Although the engagement was announced in the newspapers, Sydney again cried off, and again cited issues over income and money. His sister remonstrated him, writing that Miss Irby was ‘considered to be a fortune in herself’ and that he was ‘a very fortunate man in having engaged her affections’. She finished: ‘Your part should have been to lay yourself and your fortune at her feet’. There was to be no reconciliation and Sydney returned to his lone life at Lough Rynn.

J

As time passed, there are a number of references to relationships in Sydney’s diaries but nothing that approached a serious alliance. Around 1864/65, he wrote of a woman called ‘J’ who lived in London and who gave birth to a girl on 29 December 1864. Sydney was concerned for the child’s and J’s health, so much so that he wrote to Dr Soden in Mohill for a second opinion. Soden hurried to London but by mid-February things had settled, and Sydney reported that he had met J in the park and that Soden was on his way home. 

Anne Fleming

Separate to his efforts to secure a marriage to a ‘suitable’ wife, there is evidence that Sydney had a long relationship with his housekeeper at Killadoon. Anne Fleming was a ‘very handsome, dark, woman of few words and her relationship with Lord Leitrim lasted from as early as 1845 until the earl’s death in 1878. 
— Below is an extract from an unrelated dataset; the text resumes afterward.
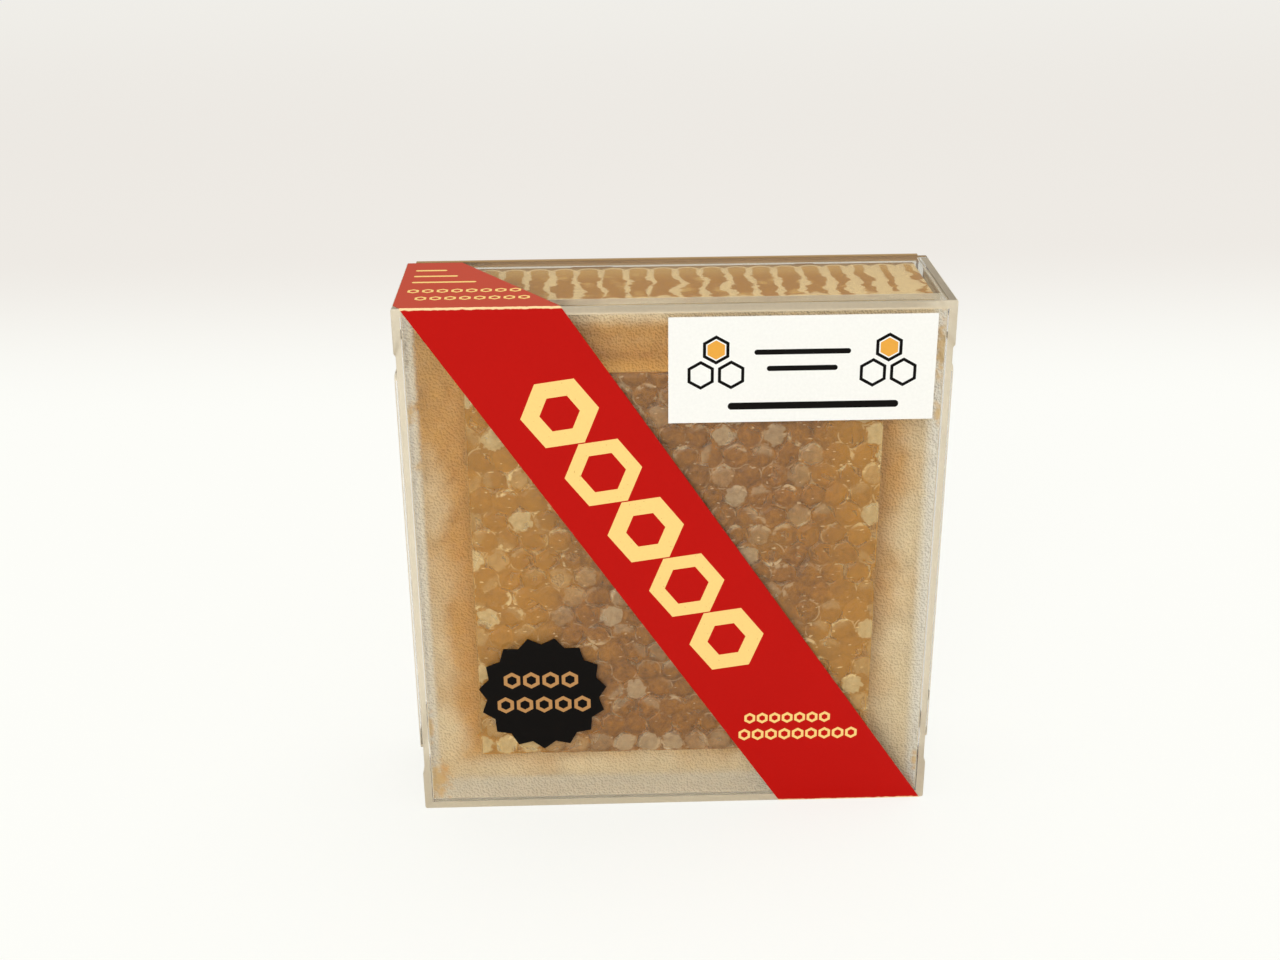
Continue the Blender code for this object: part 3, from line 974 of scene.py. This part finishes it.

The family seemed to be aware, not only of the relationship with Anne, but also of the connection between the earl and Anne’s son, William Kincaid. Kincaid had entered service at Lough Rynn in 1858, around the age of 12. After the assassination, Lord Leitrim’s brother-in-law noted on a newspaper sketch of Kincaid that he was, ‘Lord Leitrim’s groom and usual attendant wherever he went; very like him’. The earl left Anne £1,000 in his will, and £200 to William Kincaid, significantly more than other servants received.